Quote the data below in full, please, without altering anything.

-=-=-

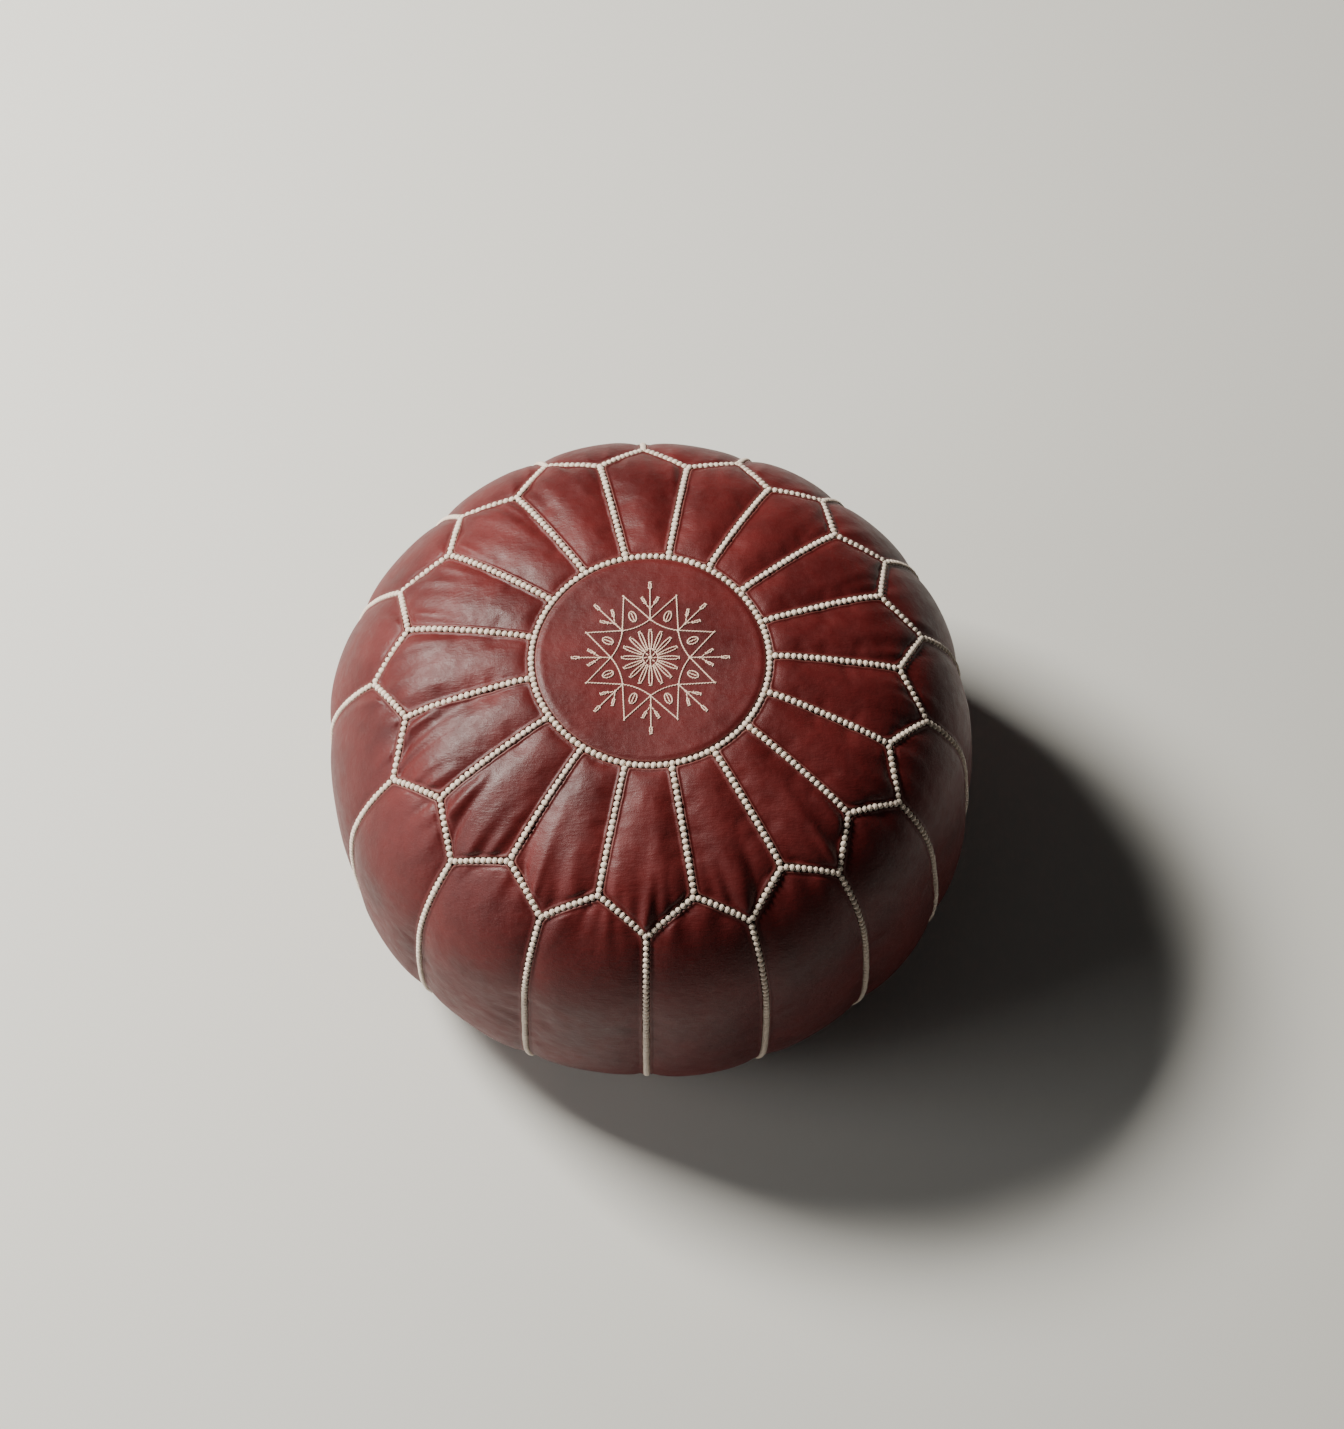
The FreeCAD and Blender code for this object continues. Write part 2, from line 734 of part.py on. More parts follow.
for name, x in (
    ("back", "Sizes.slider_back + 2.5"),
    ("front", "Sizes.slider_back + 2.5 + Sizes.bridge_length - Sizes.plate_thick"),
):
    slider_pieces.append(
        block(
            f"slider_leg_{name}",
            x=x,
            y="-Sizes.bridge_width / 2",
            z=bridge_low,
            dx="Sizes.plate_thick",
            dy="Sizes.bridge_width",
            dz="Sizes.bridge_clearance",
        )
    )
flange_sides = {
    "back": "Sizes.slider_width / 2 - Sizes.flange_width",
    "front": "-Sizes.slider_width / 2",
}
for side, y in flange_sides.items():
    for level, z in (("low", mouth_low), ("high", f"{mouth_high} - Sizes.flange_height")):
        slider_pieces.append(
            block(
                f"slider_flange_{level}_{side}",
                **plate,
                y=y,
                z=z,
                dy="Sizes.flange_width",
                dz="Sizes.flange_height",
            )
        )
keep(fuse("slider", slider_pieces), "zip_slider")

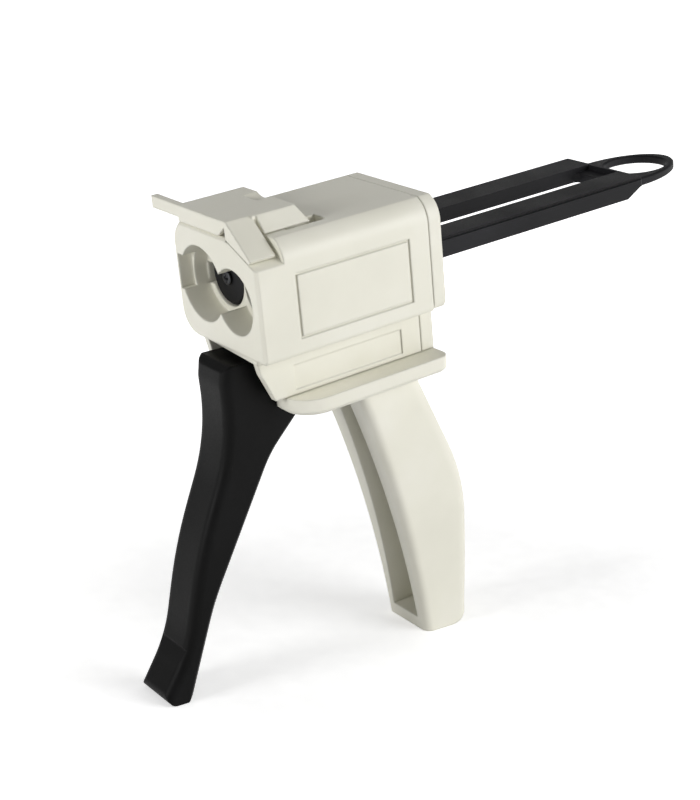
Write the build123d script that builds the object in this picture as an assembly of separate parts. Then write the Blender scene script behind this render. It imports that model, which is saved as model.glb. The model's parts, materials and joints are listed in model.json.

-=-=-

Task response:
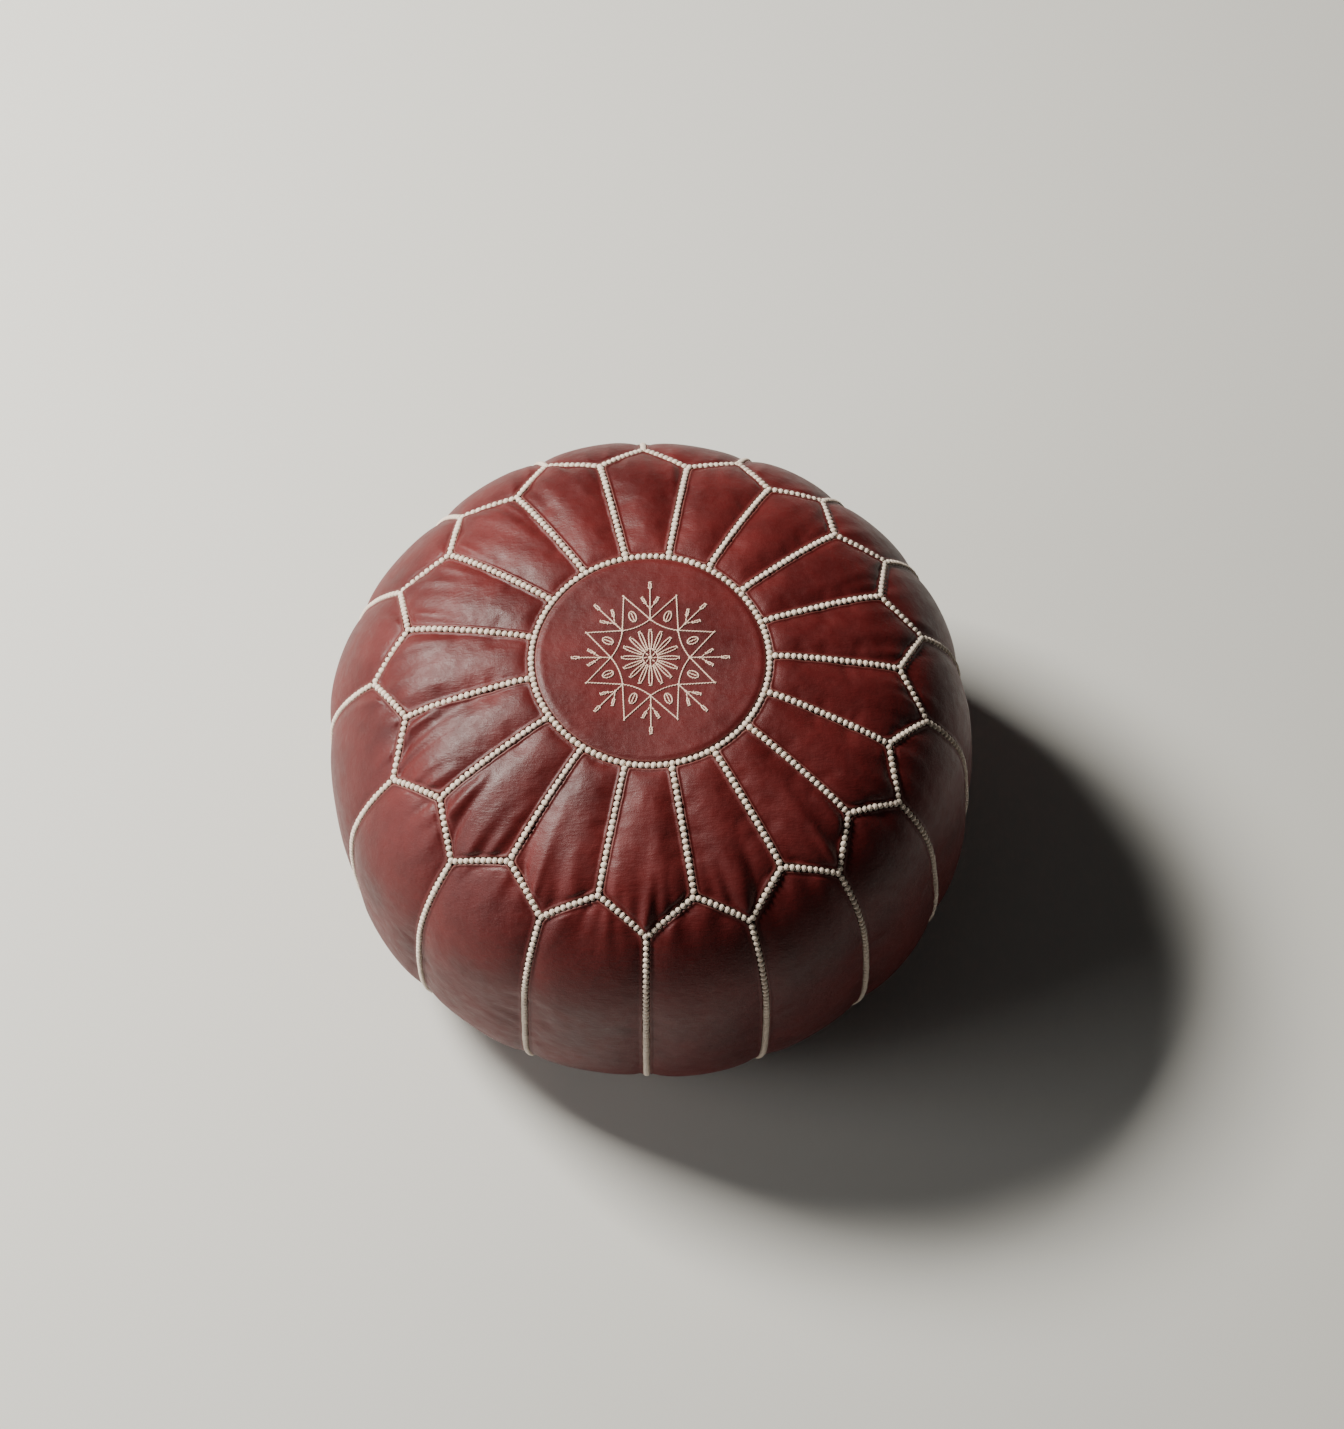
The FreeCAD and Blender code for this object continues. Write part 2, from line 734 of part.py on. More parts follow.
for name, x in (
    ("back", "Sizes.slider_back + 2.5"),
    ("front", "Sizes.slider_back + 2.5 + Sizes.bridge_length - Sizes.plate_thick"),
):
    slider_pieces.append(
        block(
            f"slider_leg_{name}",
            x=x,
            y="-Sizes.bridge_width / 2",
            z=bridge_low,
            dx="Sizes.plate_thick",
            dy="Sizes.bridge_width",
            dz="Sizes.bridge_clearance",
        )
    )
flange_sides = {
    "back": "Sizes.slider_width / 2 - Sizes.flange_width",
    "front": "-Sizes.slider_width / 2",
}
for side, y in flange_sides.items():
    for level, z in (("low", mouth_low), ("high", f"{mouth_high} - Sizes.flange_height")):
        slider_pieces.append(
            block(
                f"slider_flange_{level}_{side}",
                **plate,
                y=y,
                z=z,
                dy="Sizes.flange_width",
                dz="Sizes.flange_height",
            )
        )
keep(fuse("slider", slider_pieces), "zip_slider")

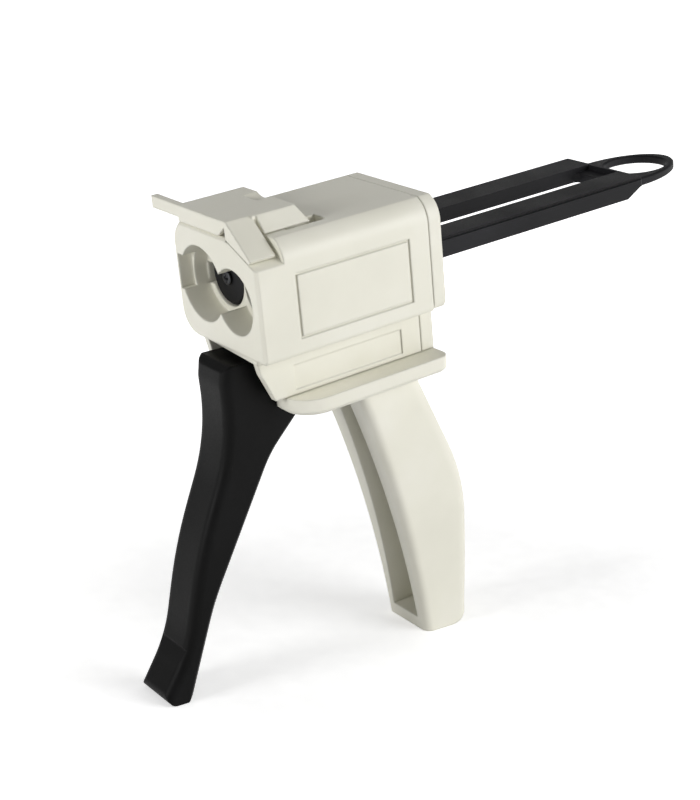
Write the build123d script that builds the object in this picture as an assembly of separate parts. Then write the Blender scene script behind this render. It imports that model, which is saved as model.glb. The model's parts, materials and joints are listed in model.json.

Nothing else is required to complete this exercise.